▸ WHAT NEEDS TO BE DONE
Nothing may be dropped or altered: reproduce all the data.

▸ COLLECTED DATA
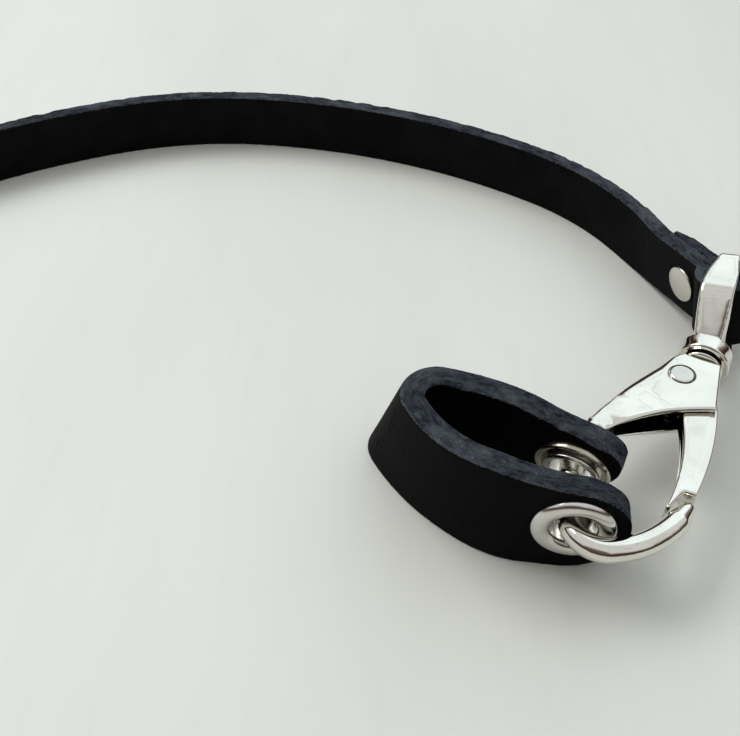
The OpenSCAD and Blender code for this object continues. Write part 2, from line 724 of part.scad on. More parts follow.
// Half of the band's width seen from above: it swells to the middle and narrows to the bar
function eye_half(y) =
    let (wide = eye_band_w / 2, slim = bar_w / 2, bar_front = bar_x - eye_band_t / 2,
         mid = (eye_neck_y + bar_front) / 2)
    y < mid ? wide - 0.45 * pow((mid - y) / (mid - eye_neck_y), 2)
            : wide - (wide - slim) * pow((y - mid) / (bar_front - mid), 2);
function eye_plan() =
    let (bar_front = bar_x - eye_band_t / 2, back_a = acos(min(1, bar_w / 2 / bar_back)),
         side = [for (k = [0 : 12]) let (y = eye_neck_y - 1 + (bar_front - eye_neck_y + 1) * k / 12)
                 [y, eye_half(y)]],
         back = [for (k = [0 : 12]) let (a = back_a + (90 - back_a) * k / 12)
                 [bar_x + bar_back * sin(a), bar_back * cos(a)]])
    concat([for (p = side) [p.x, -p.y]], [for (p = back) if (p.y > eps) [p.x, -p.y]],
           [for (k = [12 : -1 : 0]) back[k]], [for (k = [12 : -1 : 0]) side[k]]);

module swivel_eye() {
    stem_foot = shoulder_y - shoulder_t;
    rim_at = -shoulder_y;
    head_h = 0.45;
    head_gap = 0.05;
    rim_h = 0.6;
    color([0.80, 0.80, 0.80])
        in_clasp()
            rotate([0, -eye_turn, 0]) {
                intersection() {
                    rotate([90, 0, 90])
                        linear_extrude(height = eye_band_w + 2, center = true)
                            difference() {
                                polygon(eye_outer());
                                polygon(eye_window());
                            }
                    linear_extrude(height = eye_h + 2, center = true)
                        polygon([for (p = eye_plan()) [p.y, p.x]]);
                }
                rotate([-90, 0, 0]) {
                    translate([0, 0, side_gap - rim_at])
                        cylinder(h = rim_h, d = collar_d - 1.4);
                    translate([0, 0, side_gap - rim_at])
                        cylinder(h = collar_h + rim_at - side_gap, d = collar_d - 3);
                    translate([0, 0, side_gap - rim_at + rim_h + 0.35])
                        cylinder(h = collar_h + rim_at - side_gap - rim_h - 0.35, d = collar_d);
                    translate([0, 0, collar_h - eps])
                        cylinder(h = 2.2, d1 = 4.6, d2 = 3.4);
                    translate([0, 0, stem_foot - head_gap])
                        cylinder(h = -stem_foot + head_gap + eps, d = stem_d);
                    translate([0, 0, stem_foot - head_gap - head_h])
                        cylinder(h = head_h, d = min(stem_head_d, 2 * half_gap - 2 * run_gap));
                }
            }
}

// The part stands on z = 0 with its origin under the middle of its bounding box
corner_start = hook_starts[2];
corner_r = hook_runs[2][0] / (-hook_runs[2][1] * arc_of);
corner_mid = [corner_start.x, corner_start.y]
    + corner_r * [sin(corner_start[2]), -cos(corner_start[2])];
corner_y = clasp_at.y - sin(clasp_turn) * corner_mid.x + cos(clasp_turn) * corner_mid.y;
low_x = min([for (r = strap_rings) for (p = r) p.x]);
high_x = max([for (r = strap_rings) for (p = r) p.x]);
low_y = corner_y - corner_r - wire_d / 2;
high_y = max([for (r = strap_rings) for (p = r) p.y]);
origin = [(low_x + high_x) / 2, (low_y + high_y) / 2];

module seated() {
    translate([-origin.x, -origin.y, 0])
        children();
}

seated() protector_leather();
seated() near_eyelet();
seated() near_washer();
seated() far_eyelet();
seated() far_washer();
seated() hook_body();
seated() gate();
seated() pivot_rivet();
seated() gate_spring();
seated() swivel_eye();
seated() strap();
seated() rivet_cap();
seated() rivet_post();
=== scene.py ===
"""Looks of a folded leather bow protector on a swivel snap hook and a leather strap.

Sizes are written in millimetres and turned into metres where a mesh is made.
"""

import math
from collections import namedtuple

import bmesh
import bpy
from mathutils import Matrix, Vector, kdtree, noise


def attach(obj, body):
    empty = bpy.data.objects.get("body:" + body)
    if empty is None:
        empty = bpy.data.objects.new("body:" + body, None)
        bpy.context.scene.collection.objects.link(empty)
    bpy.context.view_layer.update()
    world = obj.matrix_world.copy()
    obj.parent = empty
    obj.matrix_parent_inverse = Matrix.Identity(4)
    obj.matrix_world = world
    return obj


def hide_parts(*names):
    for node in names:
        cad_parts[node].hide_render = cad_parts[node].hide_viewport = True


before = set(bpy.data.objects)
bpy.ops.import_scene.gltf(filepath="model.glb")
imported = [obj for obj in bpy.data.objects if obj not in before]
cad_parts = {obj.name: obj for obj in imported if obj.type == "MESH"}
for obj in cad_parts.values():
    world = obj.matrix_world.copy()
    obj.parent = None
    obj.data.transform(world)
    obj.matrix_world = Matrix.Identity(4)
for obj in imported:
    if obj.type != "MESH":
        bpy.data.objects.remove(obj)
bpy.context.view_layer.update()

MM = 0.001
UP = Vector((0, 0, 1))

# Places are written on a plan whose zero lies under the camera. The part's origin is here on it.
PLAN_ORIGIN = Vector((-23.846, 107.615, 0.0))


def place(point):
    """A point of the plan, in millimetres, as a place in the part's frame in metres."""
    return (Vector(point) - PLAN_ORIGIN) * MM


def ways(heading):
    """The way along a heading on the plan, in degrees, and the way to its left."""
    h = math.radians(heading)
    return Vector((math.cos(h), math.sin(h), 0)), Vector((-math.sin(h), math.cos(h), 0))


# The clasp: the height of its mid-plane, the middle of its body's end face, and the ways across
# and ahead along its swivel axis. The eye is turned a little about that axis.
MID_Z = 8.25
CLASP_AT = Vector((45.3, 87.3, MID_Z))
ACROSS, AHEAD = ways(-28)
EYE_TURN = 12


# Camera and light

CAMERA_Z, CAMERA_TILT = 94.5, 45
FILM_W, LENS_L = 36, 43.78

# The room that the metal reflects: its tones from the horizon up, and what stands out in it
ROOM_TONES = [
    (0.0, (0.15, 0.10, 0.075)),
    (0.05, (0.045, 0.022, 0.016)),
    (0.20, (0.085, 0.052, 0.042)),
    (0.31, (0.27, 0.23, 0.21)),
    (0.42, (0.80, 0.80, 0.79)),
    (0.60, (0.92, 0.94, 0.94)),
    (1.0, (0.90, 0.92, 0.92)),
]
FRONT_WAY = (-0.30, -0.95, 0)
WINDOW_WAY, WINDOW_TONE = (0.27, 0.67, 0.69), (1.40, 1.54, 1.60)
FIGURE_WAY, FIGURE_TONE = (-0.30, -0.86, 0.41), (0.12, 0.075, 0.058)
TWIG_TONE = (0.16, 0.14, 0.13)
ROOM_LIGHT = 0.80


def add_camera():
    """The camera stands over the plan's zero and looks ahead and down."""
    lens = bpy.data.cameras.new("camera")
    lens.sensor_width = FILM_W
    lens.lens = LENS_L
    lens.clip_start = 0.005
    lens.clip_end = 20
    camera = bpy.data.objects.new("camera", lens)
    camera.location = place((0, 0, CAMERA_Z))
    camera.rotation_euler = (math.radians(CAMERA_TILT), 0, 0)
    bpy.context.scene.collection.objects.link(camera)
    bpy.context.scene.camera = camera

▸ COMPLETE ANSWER
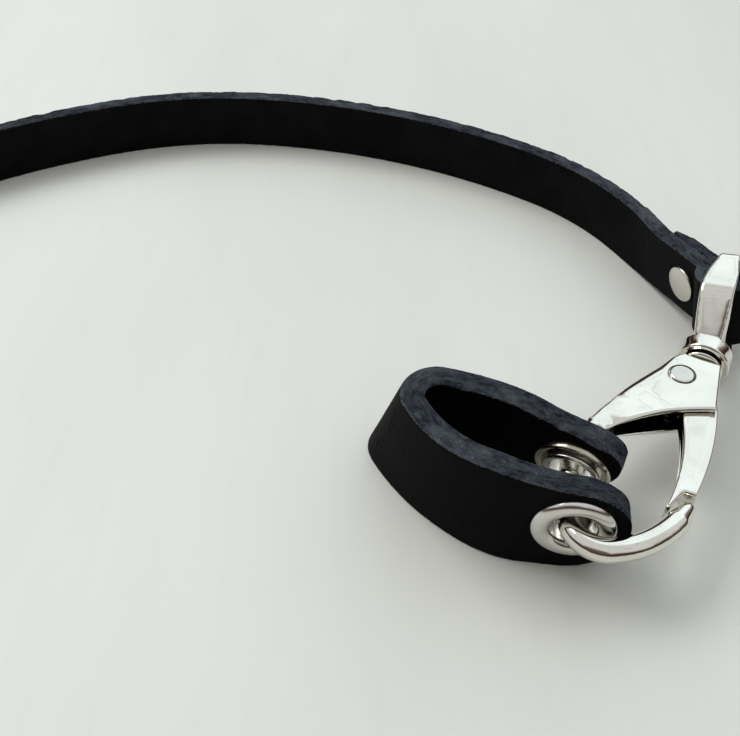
The OpenSCAD and Blender code for this object continues. Write part 2, from line 724 of part.scad on. More parts follow.
// Half of the band's width seen from above: it swells to the middle and narrows to the bar
function eye_half(y) =
    let (wide = eye_band_w / 2, slim = bar_w / 2, bar_front = bar_x - eye_band_t / 2,
         mid = (eye_neck_y + bar_front) / 2)
    y < mid ? wide - 0.45 * pow((mid - y) / (mid - eye_neck_y), 2)
            : wide - (wide - slim) * pow((y - mid) / (bar_front - mid), 2);
function eye_plan() =
    let (bar_front = bar_x - eye_band_t / 2, back_a = acos(min(1, bar_w / 2 / bar_back)),
         side = [for (k = [0 : 12]) let (y = eye_neck_y - 1 + (bar_front - eye_neck_y + 1) * k / 12)
                 [y, eye_half(y)]],
         back = [for (k = [0 : 12]) let (a = back_a + (90 - back_a) * k / 12)
                 [bar_x + bar_back * sin(a), bar_back * cos(a)]])
    concat([for (p = side) [p.x, -p.y]], [for (p = back) if (p.y > eps) [p.x, -p.y]],
           [for (k = [12 : -1 : 0]) back[k]], [for (k = [12 : -1 : 0]) side[k]]);

module swivel_eye() {
    stem_foot = shoulder_y - shoulder_t;
    rim_at = -shoulder_y;
    head_h = 0.45;
    head_gap = 0.05;
    rim_h = 0.6;
    color([0.80, 0.80, 0.80])
        in_clasp()
            rotate([0, -eye_turn, 0]) {
                intersection() {
                    rotate([90, 0, 90])
                        linear_extrude(height = eye_band_w + 2, center = true)
                            difference() {
                                polygon(eye_outer());
                                polygon(eye_window());
                            }
                    linear_extrude(height = eye_h + 2, center = true)
                        polygon([for (p = eye_plan()) [p.y, p.x]]);
                }
                rotate([-90, 0, 0]) {
                    translate([0, 0, side_gap - rim_at])
                        cylinder(h = rim_h, d = collar_d - 1.4);
                    translate([0, 0, side_gap - rim_at])
                        cylinder(h = collar_h + rim_at - side_gap, d = collar_d - 3);
                    translate([0, 0, side_gap - rim_at + rim_h + 0.35])
                        cylinder(h = collar_h + rim_at - side_gap - rim_h - 0.35, d = collar_d);
                    translate([0, 0, collar_h - eps])
                        cylinder(h = 2.2, d1 = 4.6, d2 = 3.4);
                    translate([0, 0, stem_foot - head_gap])
                        cylinder(h = -stem_foot + head_gap + eps, d = stem_d);
                    translate([0, 0, stem_foot - head_gap - head_h])
                        cylinder(h = head_h, d = min(stem_head_d, 2 * half_gap - 2 * run_gap));
                }
            }
}

// The part stands on z = 0 with its origin under the middle of its bounding box
corner_start = hook_starts[2];
corner_r = hook_runs[2][0] / (-hook_runs[2][1] * arc_of);
corner_mid = [corner_start.x, corner_start.y]
    + corner_r * [sin(corner_start[2]), -cos(corner_start[2])];
corner_y = clasp_at.y - sin(clasp_turn) * corner_mid.x + cos(clasp_turn) * corner_mid.y;
low_x = min([for (r = strap_rings) for (p = r) p.x]);
high_x = max([for (r = strap_rings) for (p = r) p.x]);
low_y = corner_y - corner_r - wire_d / 2;
high_y = max([for (r = strap_rings) for (p = r) p.y]);
origin = [(low_x + high_x) / 2, (low_y + high_y) / 2];

module seated() {
    translate([-origin.x, -origin.y, 0])
        children();
}

seated() protector_leather();
seated() near_eyelet();
seated() near_washer();
seated() far_eyelet();
seated() far_washer();
seated() hook_body();
seated() gate();
seated() pivot_rivet();
seated() gate_spring();
seated() swivel_eye();
seated() strap();
seated() rivet_cap();
seated() rivet_post();
=== scene.py ===
"""Looks of a folded leather bow protector on a swivel snap hook and a leather strap.

Sizes are written in millimetres and turned into metres where a mesh is made.
"""

import math
from collections import namedtuple

import bmesh
import bpy
from mathutils import Matrix, Vector, kdtree, noise


def attach(obj, body):
    empty = bpy.data.objects.get("body:" + body)
    if empty is None:
        empty = bpy.data.objects.new("body:" + body, None)
        bpy.context.scene.collection.objects.link(empty)
    bpy.context.view_layer.update()
    world = obj.matrix_world.copy()
    obj.parent = empty
    obj.matrix_parent_inverse = Matrix.Identity(4)
    obj.matrix_world = world
    return obj


def hide_parts(*names):
    for node in names:
        cad_parts[node].hide_render = cad_parts[node].hide_viewport = True


before = set(bpy.data.objects)
bpy.ops.import_scene.gltf(filepath="model.glb")
imported = [obj for obj in bpy.data.objects if obj not in before]
cad_parts = {obj.name: obj for obj in imported if obj.type == "MESH"}
for obj in cad_parts.values():
    world = obj.matrix_world.copy()
    obj.parent = None
    obj.data.transform(world)
    obj.matrix_world = Matrix.Identity(4)
for obj in imported:
    if obj.type != "MESH":
        bpy.data.objects.remove(obj)
bpy.context.view_layer.update()

MM = 0.001
UP = Vector((0, 0, 1))

# Places are written on a plan whose zero lies under the camera. The part's origin is here on it.
PLAN_ORIGIN = Vector((-23.846, 107.615, 0.0))


def place(point):
    """A point of the plan, in millimetres, as a place in the part's frame in metres."""
    return (Vector(point) - PLAN_ORIGIN) * MM


def ways(heading):
    """The way along a heading on the plan, in degrees, and the way to its left."""
    h = math.radians(heading)
    return Vector((math.cos(h), math.sin(h), 0)), Vector((-math.sin(h), math.cos(h), 0))


# The clasp: the height of its mid-plane, the middle of its body's end face, and the ways across
# and ahead along its swivel axis. The eye is turned a little about that axis.
MID_Z = 8.25
CLASP_AT = Vector((45.3, 87.3, MID_Z))
ACROSS, AHEAD = ways(-28)
EYE_TURN = 12


# Camera and light

CAMERA_Z, CAMERA_TILT = 94.5, 45
FILM_W, LENS_L = 36, 43.78

# The room that the metal reflects: its tones from the horizon up, and what stands out in it
ROOM_TONES = [
    (0.0, (0.15, 0.10, 0.075)),
    (0.05, (0.045, 0.022, 0.016)),
    (0.20, (0.085, 0.052, 0.042)),
    (0.31, (0.27, 0.23, 0.21)),
    (0.42, (0.80, 0.80, 0.79)),
    (0.60, (0.92, 0.94, 0.94)),
    (1.0, (0.90, 0.92, 0.92)),
]
FRONT_WAY = (-0.30, -0.95, 0)
WINDOW_WAY, WINDOW_TONE = (0.27, 0.67, 0.69), (1.40, 1.54, 1.60)
FIGURE_WAY, FIGURE_TONE = (-0.30, -0.86, 0.41), (0.12, 0.075, 0.058)
TWIG_TONE = (0.16, 0.14, 0.13)
ROOM_LIGHT = 0.80


def add_camera():
    """The camera stands over the plan's zero and looks ahead and down."""
    lens = bpy.data.cameras.new("camera")
    lens.sensor_width = FILM_W
    lens.lens = LENS_L
    lens.clip_start = 0.005
    lens.clip_end = 20
    camera = bpy.data.objects.new("camera", lens)
    camera.location = place((0, 0, CAMERA_Z))
    camera.rotation_euler = (math.radians(CAMERA_TILT), 0, 0)
    bpy.context.scene.collection.objects.link(camera)
    bpy.context.scene.camera = camera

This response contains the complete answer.